Kejar Pajak Google Cs, Indonesia Bisa Tiru Kesadisan Machiavelli

Jum'at, 14 Oktober 2016 - 13:48 WIB
Kejar Pajak Google Cs, Indonesia Bisa Tiru Kesadisan Machiavelli
Kejar Pajak Google Cs, Indonesia Bisa Tiru Kesadisan Machiavelli
A A A
MALANG - Danny Darussalam Tax Center menyatakan pemerintah perlu meniru strategi dan kesadisan Niccolo Machiavelli dalam mengejar pajak Google, Facebook dan kawan-kawan. Selama ini, Direktorat Jenderal Pajak (DJP) Kementerian Keuangan (Kemenkeu) kesulitan mengejar pajak perusahaan over the top (OTT).

Pengamat Perpajakan Danny Darussalam Tax Center, Darussalam mengatakan, jika Google berani melawan pemerintah dengan melakukan aggressive tax planning, maka otoritas pajak harus menggunakan cara yang lebih agresif untuk membuat mereka tunduk pada aturan perpajakan di Indonesia.

"Otoritas pajak harusnya juga secara agresif mengejar perpajakan kita. Kalau dia melakukan aggressive tax planning.
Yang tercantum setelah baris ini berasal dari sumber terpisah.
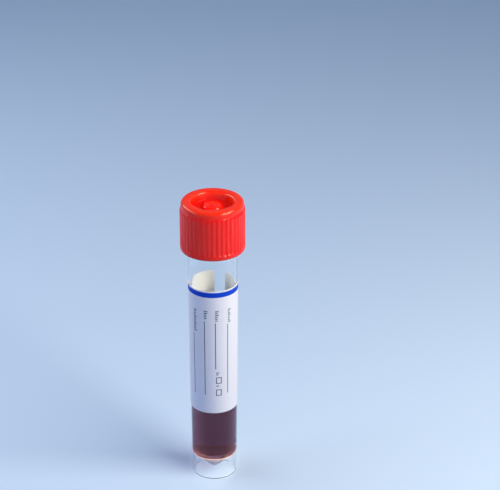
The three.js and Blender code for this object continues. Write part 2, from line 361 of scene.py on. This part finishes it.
def make_medium():
    tip = cone_tip_radius + wetted_depth
    cone_edge = cone_top(tip, wetted_depth)
    wall = bore_radius(liquid_level) + wetted_depth
    outline = [(0, cone_tip_centre - tip)]
    outline += arc(0, cone_tip_centre, tip, -90, cone_tip_edge)[1:]
    outline += run(outline[-1], (bore_radius(cone_edge) + wetted_depth, cone_edge), 8)
    outline += run(outline[-1], (wall, liquid_level), 12)
    level = liquid_level - meniscus_rise
    steps = 8
    for i in range(steps + 1):
        inwards = i / steps
        outline.append((wall - wall_film - meniscus_width * inwards,
                        level + meniscus_rise * (1 - inwards) ** meniscus_curve))
    outline += [(wall * level_ring, level), (0, level)]
    medium = turned("red_liquid", outline, even_angles(128))
    medium.data.materials.append(dark_red_liquid())
    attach(medium, "tube_body")
    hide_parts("medium")


make_medium()

# ---------------------------------------------------------------------------------------------
# Paper label. One white self-adhesive sheet with rounded corners, wrapped round the barrel
# with a strip left open at the back. It is printed flat before it is stuck on: a blue band
# along the top, four ruled lines to write on, short marks at their heads and two tick boxes.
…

Seperti strategi Machiavelli. Jadi harus dilawan," ujarnya, dalam acara Media Gathering DJP di Malang, Jawa Timur, Jumat (14/10/2016).

(Baca: Pemerintah Bidik Pajak Penjualan dari Forum Online Rp15,6 Triliun)

Menurut Darussalam, Inggris menjadi salah satu negara yang pernah meniru kesadisan Machiavelli untuk mengejar kewajiban Google membayar pajak. Hal ini dilakukan dengan membuat jenis pajak baru untuk perusahaan OTT seperti Google.

"Inggirs memberikan satu pendekatan dengan menciptakan satu jenis pajak baru untuk OTT," imbuhnya.

Darussalam menjelaskan, jenis pajak baru tersebut adalah di luar cakupan Pajak Penghasilan (PPh). Sehingga, Google tidak bisa berlindung lagi di bawah tax treaty.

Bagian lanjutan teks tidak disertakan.